Exercise aim: Below is some material; transcribe all of it exactly.

Given material:
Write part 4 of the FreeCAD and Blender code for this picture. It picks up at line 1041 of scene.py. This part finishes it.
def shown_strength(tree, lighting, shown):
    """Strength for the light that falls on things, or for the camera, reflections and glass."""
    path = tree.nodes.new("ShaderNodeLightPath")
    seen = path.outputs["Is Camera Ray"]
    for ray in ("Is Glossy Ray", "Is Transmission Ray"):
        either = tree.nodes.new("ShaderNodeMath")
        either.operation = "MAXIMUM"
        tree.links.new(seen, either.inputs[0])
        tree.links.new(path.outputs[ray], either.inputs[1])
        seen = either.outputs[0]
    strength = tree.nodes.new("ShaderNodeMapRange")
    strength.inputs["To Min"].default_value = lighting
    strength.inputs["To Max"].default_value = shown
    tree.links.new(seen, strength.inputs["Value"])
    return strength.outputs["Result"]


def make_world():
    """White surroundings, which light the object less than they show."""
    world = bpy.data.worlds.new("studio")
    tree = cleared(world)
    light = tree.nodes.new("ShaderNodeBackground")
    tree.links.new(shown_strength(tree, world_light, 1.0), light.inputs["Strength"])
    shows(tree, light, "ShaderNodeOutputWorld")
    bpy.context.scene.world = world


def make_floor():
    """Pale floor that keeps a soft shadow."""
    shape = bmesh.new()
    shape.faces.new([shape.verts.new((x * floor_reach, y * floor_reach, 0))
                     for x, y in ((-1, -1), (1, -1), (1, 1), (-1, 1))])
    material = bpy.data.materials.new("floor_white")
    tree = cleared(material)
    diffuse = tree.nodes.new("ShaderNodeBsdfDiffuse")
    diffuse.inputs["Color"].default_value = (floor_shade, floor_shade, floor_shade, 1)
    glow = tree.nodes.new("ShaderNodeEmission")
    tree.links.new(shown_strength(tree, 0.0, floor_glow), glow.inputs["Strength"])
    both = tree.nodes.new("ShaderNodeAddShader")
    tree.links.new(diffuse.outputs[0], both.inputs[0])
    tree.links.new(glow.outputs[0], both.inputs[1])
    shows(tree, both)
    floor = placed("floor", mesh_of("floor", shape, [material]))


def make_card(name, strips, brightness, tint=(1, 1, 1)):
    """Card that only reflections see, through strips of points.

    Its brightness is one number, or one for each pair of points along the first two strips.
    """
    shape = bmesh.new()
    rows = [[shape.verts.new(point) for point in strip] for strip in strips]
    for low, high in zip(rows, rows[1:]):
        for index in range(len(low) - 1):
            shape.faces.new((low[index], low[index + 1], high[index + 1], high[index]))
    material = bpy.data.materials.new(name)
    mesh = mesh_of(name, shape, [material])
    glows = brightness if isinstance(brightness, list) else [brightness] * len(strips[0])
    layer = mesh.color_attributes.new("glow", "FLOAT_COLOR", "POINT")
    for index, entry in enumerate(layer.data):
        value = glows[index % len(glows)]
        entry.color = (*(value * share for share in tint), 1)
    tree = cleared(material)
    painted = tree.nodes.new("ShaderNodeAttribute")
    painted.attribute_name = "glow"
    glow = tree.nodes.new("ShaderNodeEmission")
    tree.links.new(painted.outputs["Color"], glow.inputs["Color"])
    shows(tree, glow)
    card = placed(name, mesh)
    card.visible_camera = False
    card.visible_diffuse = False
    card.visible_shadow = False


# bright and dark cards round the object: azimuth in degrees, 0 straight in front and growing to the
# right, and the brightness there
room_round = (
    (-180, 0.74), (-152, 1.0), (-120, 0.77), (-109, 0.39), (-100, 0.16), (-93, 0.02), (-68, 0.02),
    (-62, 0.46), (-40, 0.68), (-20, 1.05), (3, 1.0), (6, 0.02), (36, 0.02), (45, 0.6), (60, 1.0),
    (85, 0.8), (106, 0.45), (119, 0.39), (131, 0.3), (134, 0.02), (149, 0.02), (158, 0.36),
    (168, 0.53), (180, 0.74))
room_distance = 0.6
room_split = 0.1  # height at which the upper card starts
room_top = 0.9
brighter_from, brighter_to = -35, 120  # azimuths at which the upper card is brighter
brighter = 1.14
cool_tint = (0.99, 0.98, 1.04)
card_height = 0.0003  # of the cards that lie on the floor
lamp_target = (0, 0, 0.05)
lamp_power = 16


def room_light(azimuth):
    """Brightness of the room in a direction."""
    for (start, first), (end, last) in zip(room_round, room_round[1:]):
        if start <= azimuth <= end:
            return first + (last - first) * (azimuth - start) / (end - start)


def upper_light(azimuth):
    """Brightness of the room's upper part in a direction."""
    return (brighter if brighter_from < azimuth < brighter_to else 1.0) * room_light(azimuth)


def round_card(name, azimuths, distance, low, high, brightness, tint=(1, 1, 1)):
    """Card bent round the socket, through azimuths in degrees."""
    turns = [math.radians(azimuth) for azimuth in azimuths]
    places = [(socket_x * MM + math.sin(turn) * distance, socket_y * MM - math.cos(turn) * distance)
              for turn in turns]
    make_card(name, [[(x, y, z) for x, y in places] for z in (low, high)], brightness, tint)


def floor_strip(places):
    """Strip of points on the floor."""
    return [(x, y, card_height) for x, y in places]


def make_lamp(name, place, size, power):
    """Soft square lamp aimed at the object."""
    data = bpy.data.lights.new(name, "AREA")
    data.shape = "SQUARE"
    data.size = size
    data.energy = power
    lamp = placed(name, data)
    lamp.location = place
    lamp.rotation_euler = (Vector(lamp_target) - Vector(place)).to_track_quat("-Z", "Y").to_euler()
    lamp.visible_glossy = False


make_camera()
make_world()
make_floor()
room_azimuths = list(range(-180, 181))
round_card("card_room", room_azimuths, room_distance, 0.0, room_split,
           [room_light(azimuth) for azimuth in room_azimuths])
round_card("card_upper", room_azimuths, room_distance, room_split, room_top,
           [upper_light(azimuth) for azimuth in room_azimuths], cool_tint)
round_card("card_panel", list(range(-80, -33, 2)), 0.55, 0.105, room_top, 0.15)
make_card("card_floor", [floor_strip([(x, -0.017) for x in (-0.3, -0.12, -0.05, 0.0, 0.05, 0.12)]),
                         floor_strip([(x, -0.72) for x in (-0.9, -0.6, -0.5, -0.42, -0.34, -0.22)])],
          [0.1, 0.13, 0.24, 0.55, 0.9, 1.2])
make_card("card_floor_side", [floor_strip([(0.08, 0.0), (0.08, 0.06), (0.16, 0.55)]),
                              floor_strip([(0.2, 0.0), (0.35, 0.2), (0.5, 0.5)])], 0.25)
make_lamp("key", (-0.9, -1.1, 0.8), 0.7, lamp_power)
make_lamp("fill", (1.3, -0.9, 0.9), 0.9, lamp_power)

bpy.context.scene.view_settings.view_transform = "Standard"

Final result:
Write part 4 of the FreeCAD and Blender code for this picture. It picks up at line 1041 of scene.py. This part finishes it.
def shown_strength(tree, lighting, shown):
    """Strength for the light that falls on things, or for the camera, reflections and glass."""
    path = tree.nodes.new("ShaderNodeLightPath")
    seen = path.outputs["Is Camera Ray"]
    for ray in ("Is Glossy Ray", "Is Transmission Ray"):
        either = tree.nodes.new("ShaderNodeMath")
        either.operation = "MAXIMUM"
        tree.links.new(seen, either.inputs[0])
        tree.links.new(path.outputs[ray], either.inputs[1])
        seen = either.outputs[0]
    strength = tree.nodes.new("ShaderNodeMapRange")
    strength.inputs["To Min"].default_value = lighting
    strength.inputs["To Max"].default_value = shown
    tree.links.new(seen, strength.inputs["Value"])
    return strength.outputs["Result"]


def make_world():
    """White surroundings, which light the object less than they show."""
    world = bpy.data.worlds.new("studio")
    tree = cleared(world)
    light = tree.nodes.new("ShaderNodeBackground")
    tree.links.new(shown_strength(tree, world_light, 1.0), light.inputs["Strength"])
    shows(tree, light, "ShaderNodeOutputWorld")
    bpy.context.scene.world = world


def make_floor():
    """Pale floor that keeps a soft shadow."""
    shape = bmesh.new()
    shape.faces.new([shape.verts.new((x * floor_reach, y * floor_reach, 0))
                     for x, y in ((-1, -1), (1, -1), (1, 1), (-1, 1))])
    material = bpy.data.materials.new("floor_white")
    tree = cleared(material)
    diffuse = tree.nodes.new("ShaderNodeBsdfDiffuse")
    diffuse.inputs["Color"].default_value = (floor_shade, floor_shade, floor_shade, 1)
    glow = tree.nodes.new("ShaderNodeEmission")
    tree.links.new(shown_strength(tree, 0.0, floor_glow), glow.inputs["Strength"])
    both = tree.nodes.new("ShaderNodeAddShader")
    tree.links.new(diffuse.outputs[0], both.inputs[0])
    tree.links.new(glow.outputs[0], both.inputs[1])
    shows(tree, both)
    floor = placed("floor", mesh_of("floor", shape, [material]))


def make_card(name, strips, brightness, tint=(1, 1, 1)):
    """Card that only reflections see, through strips of points.

    Its brightness is one number, or one for each pair of points along the first two strips.
    """
    shape = bmesh.new()
    rows = [[shape.verts.new(point) for point in strip] for strip in strips]
    for low, high in zip(rows, rows[1:]):
        for index in range(len(low) - 1):
            shape.faces.new((low[index], low[index + 1], high[index + 1], high[index]))
    material = bpy.data.materials.new(name)
    mesh = mesh_of(name, shape, [material])
    glows = brightness if isinstance(brightness, list) else [brightness] * len(strips[0])
    layer = mesh.color_attributes.new("glow", "FLOAT_COLOR", "POINT")
    for index, entry in enumerate(layer.data):
        value = glows[index % len(glows)]
        entry.color = (*(value * share for share in tint), 1)
    tree = cleared(material)
    painted = tree.nodes.new("ShaderNodeAttribute")
    painted.attribute_name = "glow"
    glow = tree.nodes.new("ShaderNodeEmission")
    tree.links.new(painted.outputs["Color"], glow.inputs["Color"])
    shows(tree, glow)
    card = placed(name, mesh)
    card.visible_camera = False
    card.visible_diffuse = False
    card.visible_shadow = False


# bright and dark cards round the object: azimuth in degrees, 0 straight in front and growing to the
# right, and the brightness there
room_round = (
    (-180, 0.74), (-152, 1.0), (-120, 0.77), (-109, 0.39), (-100, 0.16), (-93, 0.02), (-68, 0.02),
    (-62, 0.46), (-40, 0.68), (-20, 1.05), (3, 1.0), (6, 0.02), (36, 0.02), (45, 0.6), (60, 1.0),
    (85, 0.8), (106, 0.45), (119, 0.39), (131, 0.3), (134, 0.02), (149, 0.02), (158, 0.36),
    (168, 0.53), (180, 0.74))
room_distance = 0.6
room_split = 0.1  # height at which the upper card starts
room_top = 0.9
brighter_from, brighter_to = -35, 120  # azimuths at which the upper card is brighter
brighter = 1.14
cool_tint = (0.99, 0.98, 1.04)
card_height = 0.0003  # of the cards that lie on the floor
lamp_target = (0, 0, 0.05)
lamp_power = 16


def room_light(azimuth):
    """Brightness of the room in a direction."""
    for (start, first), (end, last) in zip(room_round, room_round[1:]):
        if start <= azimuth <= end:
            return first + (last - first) * (azimuth - start) / (end - start)


def upper_light(azimuth):
    """Brightness of the room's upper part in a direction."""
    return (brighter if brighter_from < azimuth < brighter_to else 1.0) * room_light(azimuth)


def round_card(name, azimuths, distance, low, high, brightness, tint=(1, 1, 1)):
    """Card bent round the socket, through azimuths in degrees."""
    turns = [math.radians(azimuth) for azimuth in azimuths]
    places = [(socket_x * MM + math.sin(turn) * distance, socket_y * MM - math.cos(turn) * distance)
              for turn in turns]
    make_card(name, [[(x, y, z) for x, y in places] for z in (low, high)], brightness, tint)


def floor_strip(places):
    """Strip of points on the floor."""
    return [(x, y, card_height) for x, y in places]


def make_lamp(name, place, size, power):
    """Soft square lamp aimed at the object."""
    data = bpy.data.lights.new(name, "AREA")
    data.shape = "SQUARE"
    data.size = size
    data.energy = power
    lamp = placed(name, data)
    lamp.location = place
    lamp.rotation_euler = (Vector(lamp_target) - Vector(place)).to_track_quat("-Z", "Y").to_euler()
    lamp.visible_glossy = False


make_camera()
make_world()
make_floor()
room_azimuths = list(range(-180, 181))
round_card("card_room", room_azimuths, room_distance, 0.0, room_split,
           [room_light(azimuth) for azimuth in room_azimuths])
round_card("card_upper", room_azimuths, room_distance, room_split, room_top,
           [upper_light(azimuth) for azimuth in room_azimuths], cool_tint)
round_card("card_panel", list(range(-80, -33, 2)), 0.55, 0.105, room_top, 0.15)
make_card("card_floor", [floor_strip([(x, -0.017) for x in (-0.3, -0.12, -0.05, 0.0, 0.05, 0.12)]),
                         floor_strip([(x, -0.72) for x in (-0.9, -0.6, -0.5, -0.42, -0.34, -0.22)])],
          [0.1, 0.13, 0.24, 0.55, 0.9, 1.2])
make_card("card_floor_side", [floor_strip([(0.08, 0.0), (0.08, 0.06), (0.16, 0.55)]),
                              floor_strip([(0.2, 0.0), (0.35, 0.2), (0.5, 0.5)])], 0.25)
make_lamp("key", (-0.9, -1.1, 0.8), 0.7, lamp_power)
make_lamp("fill", (1.3, -0.9, 0.9), 0.9, lamp_power)

bpy.context.scene.view_settings.view_transform = "Standard"